Configuration YAML

The FISSEQ pipeline is configured with a YAML file that defines how to interpret the dataset. A default configuration (config.yaml) ships with the pipeline and is used if no custom configuration is provided.

Default configuration

# Regex or list to select feature columns
# (CellProfiler columns start with an uppercase and contain an underscore)
feature_cols: "^[A-Z][A-Za-z0-9]*_.*"

# SQL-like WHERE clause to select control samples.
# The query will be interpolated into:
#   SELECT * FROM self WHERE {control_sample_query}
control_sample_query: "variantClass = 'WT'"

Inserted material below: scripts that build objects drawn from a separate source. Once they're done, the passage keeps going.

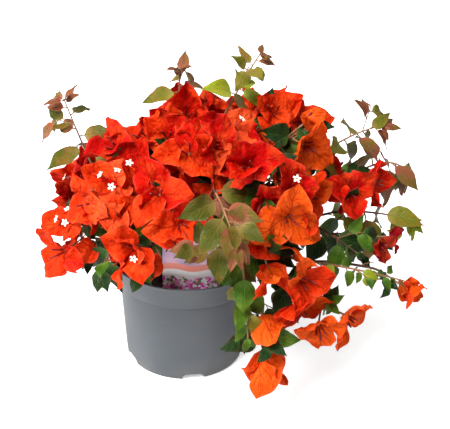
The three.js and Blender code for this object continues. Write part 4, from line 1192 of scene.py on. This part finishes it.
def label_material():
    """A printed plant card: soft bands over a bed of round blossom dots, with no words."""
    made, n, shader, place = material("printed card")
    axes = n.add("ShaderNodeSeparateXYZ", {0: place}).outputs
    dots = n.add("ShaderNodeTexVoronoi", {"Vector": place, "Scale": 330.0}).outputs
    tone = n.add("ShaderNodeSeparateColor", {0: dots["Color"]}).outputs
    card = linear(228, 74, 178)
    for share, tint in (
        (n.span(tone[0], 0.45, 0.55), linear(248, 168, 216)),
        (n.span(tone[1], 0.70, 0.74), linear(96, 140, 82)),
        (n.span(tone[2], 0.74, 0.76), linear(250, 246, 248)),
        (n.span(dots["Distance"], 0.22, 0.12, 0.0, 0.8), linear(190, 30, 150)),
    ):
        card = n.blend(share, card, tint)
    wave = n.math("MULTIPLY", n.math("SINE", n.math("MULTIPLY", axes[0], 160.0)), 0.0014)
    level = n.math("ADD", axes[2], wave)
    cloud = n.span(n.noise(place, 90.0, 4.0), 0.35, 0.65)
    cloud = n.blend(cloud, linear(172, 146, 182), linear(222, 178, 204))
    for (foot, fade), tint in zip(LABEL_BANDS, (linear(244, 240, 240), linear(232, 138, 118), cloud)):
        card = n.blend(n.span(level, foot, foot + fade), card, tint)
    n.give(shader.inputs["Base Color"], card)
    shader.inputs["Roughness"].default_value = 0.38
    bump(n, shader, n.noise(place, 60.0, 2.0), 0.1, 0.0006)
    return made


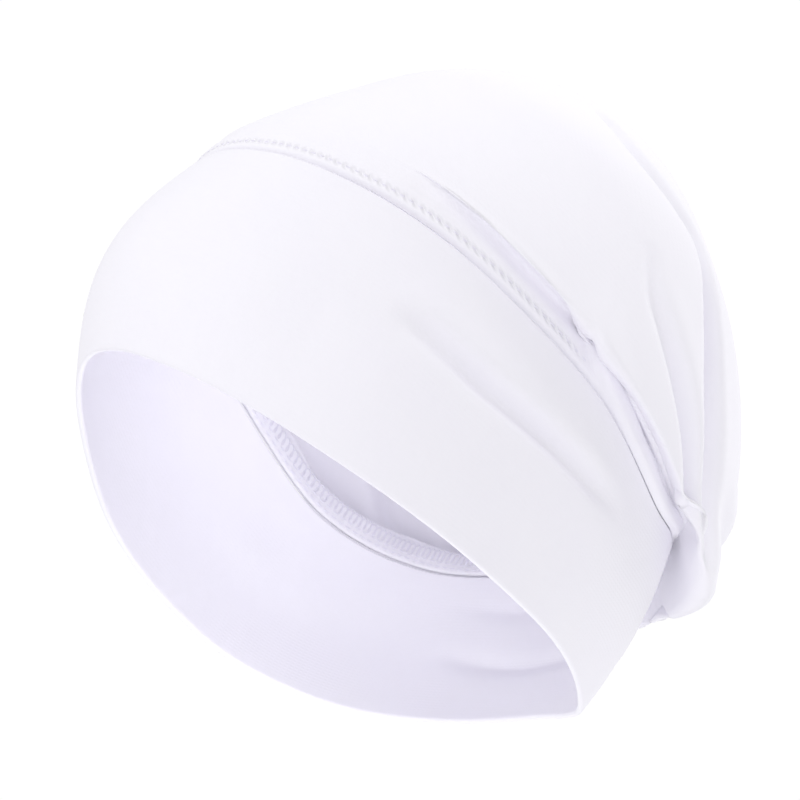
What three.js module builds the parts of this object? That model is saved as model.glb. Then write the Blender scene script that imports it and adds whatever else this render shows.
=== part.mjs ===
// A slouchy sleep bonnet of smooth jersey, in the form that it has on an upright head.
// Millimetres, +Z up. The forehead side faces -Y and the wearer's left side faces +X.
// The origin is the point on the crown's inner face that rests on the top of the head.
import * as THREE from "three";

// The opening: the folded lower edge of the band, a plain oval seen from above.
const RIM_WIDTH = 140;
const RIM_LENGTH = 160;
const RIM_FORWARD = 35.8; // the opening's centre lies this far in front of the seam's centre
const RIM_DROP = 98.5; // from the edge at the forehead down to the corner beside the nape
// The seam between band and crown.
const SEAM_WIDTH = 144;
const SEAM_LENGTH = 160;
const SEAM_DROP = 109; // from the forehead down to the nape
const BAND_FRONT = 65; // height of the band at the forehead
const BAND_BULGE = 10; // how far the band rounds out between its edges
const BAND_DENT = 5; // depth of the soft dents in the band
const BAND_WALL = 2; // two layers of jersey, folded at the rim
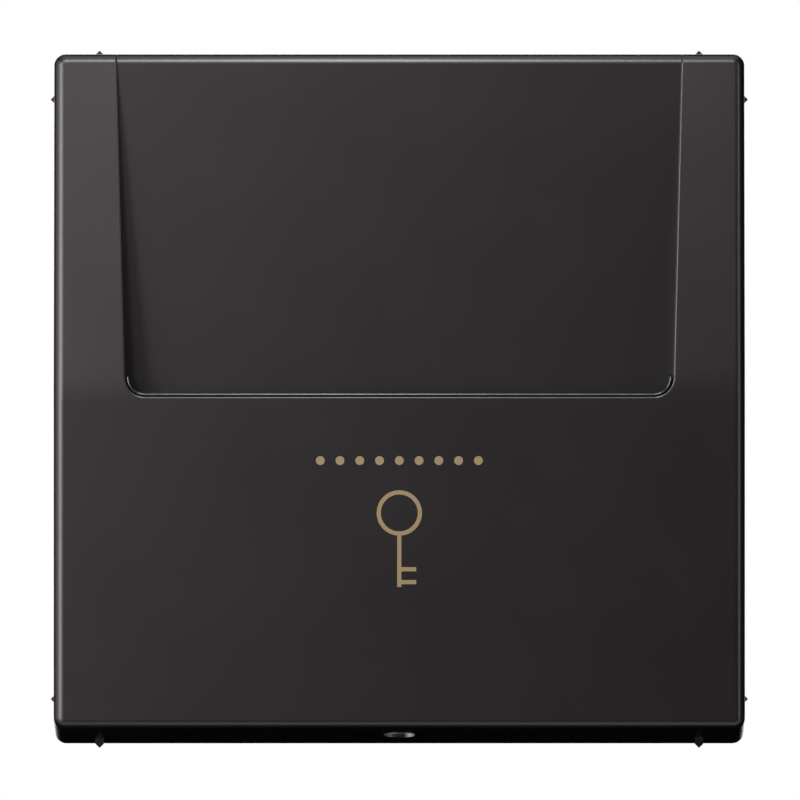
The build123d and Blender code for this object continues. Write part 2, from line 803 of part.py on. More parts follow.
def make_support_frame():
    front, back = frame_front - overrun, overrun
    opening = frame_opening
    frame = chamfered_square(frame_half, frame_corner_cut, frame_front, 0)
    frame -= block(-opening, opening, front, back, -opening, opening)
    for side in (-1, 1):
        frame -= slot_cut(side * box_screw_place, 0, True)
        frame -= slot_cut(0, side * box_screw_place, False)
        # Open notch for the claw screw.
        near, far = span(side, opening - overrun, claw_screw_x)
        radius = claw_screw_hole_radius
        frame -= block(near, far, front, back, -radius, radius)
        frame -= rod_y(radius, side * claw_screw_x, 0, front, back)
        frame += frame_lug(side)
        place = side * carrier_screw_place
        frame -= rod_y(carrier_screw[0] + pilot_fit, place, -place, front, back)
        # Spare holes in the two free corners and along the edges.
        place = side * frame_hole_place
        for x in (place, -place / 2):
            frame -= rod_y(frame_hole_radius, x, place, front, back)
    return frame


# Switch insert
def boss_places():
    return [(x * boss_place, z * boss_place) for x in (-1, 1) for z in (-1, 1)]


def housing_shell():
    housing = chamfered_square(socket_half, socket_chamfer, frame_front, socket_back)
    sides = [(side * socket_half, socket_back, 0) for side in (-1, 1)]
    ends = [(0, socket_back, side * socket_half) for side in (-1, 1)]
    housing = chamfer(edges_at(housing, *sides, *ends), edge_break)
    inner_cut = socket_chamfer - socket_wall * (2 - math.sqrt(2))
    return housing - chamfered_square(socket_inside, inner_cut, frame_front - overrun, socket_floor_y)


def terminal_chamber(side):
    # An inner wall and two cross walls, on which the contact strip lies, and a rib behind its leg.
    rest = strip_half_height
    wall_front = chamber_front + chamber_wall
    top = chamber_half_height + chamber_wall
    outer = socket_half - small_break
    near, far = span(side, chamber_inner_x, chamber_inner_x + chamber_wall)
    chamber = block(near, far, strip_back, socket_floor_y, -rest, rest)
    chamber += block(near, far, wall_front, socket_floor_y, -top, top)
    near, far = span(side, chamber_inner_x, outer)
    for end in (-1, 1):
        low, high = span(end, chamber_half_height, top)
        chamber += block(near, far, wall_front, socket_floor_y, low, high)
    near, far = span(side, strip_outer_x + strip_thickness + lug_fit / 2, outer)
    return chamber + block(near, far, strip_front, socket_floor_y, -rest, rest)


def terminal_openings(side):
    # Two wire entries and the release button's window.
    front, back = socket_floor_y - small_break, socket_back + overrun
    window_x, window_z = button_half_x + button_fit, button_half_z + button_fit
    near, far = span(side, button_x - window_x, button_x + window_x)
    openings = [block(near, far, front, back, -window_z, window_z)]
    for end in (-1, 1):
        openings.append(rod_y(wire_entry_radius, side * wire_entry_x, end * wire_entry_z, front, back))
    return openings


def claw_ear(side, end):
    # An ear with the claw's pivot hole.
    ear_low = claw_half_height + claw_side_gap
    ear_high = ear_low + claw_ear_thickness
    near, far = span(side, socket_half - small_break, claw_pivot_x + claw_ear_thickness)
    front, back = claw_pivot_y - claw_ear_thickness, claw_pivot_y + claw_ear_thickness * 2
    ear = block(near, far, front, back, *span(end, ear_low, ear_high))
    low, high = span(end, ear_low - overrun, ear_high + overrun)
    return ear - rod_z(trunnion_radius + trunnion_fit, side * claw_pivot_x, claw_pivot_y, low, high)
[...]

# The name of the column containing the batch identifier
batch_col_name: "tile_experiment_well"

# Column containing biological labels
label_col_name: "aaChanges"

Field descriptions

feature_cols

  • Type: str (regex pattern) or list[str] (explicit list).
  • Default: ^[A-Z][A-Za-z0-9]*_.*
  • Defines which columns are treated as features.
  • For CellProfiler outputs, this matches columns starting with an uppercase letter and containing an underscore.

control_sample_query

  • Type: str (SQL-like WHERE clause).
  • Default: variantClass = 'WT'
  • Used to flag control samples.
  • Applied as a boolean mask when constructing metadata.

Example

control_sample_query: "treatment = 'DMSO'"

batch_col_name

  • Type: str
  • Default: tile_experiment_well
  • Column containing batch identifiers (e.g., well, experiment, or run).
  • Used for stratification and harmonization.

label_col_name

  • Type: str
  • Default: aaChanges
  • Column containing biological labels (e.g., variant information).
  • Used for stratification during validation.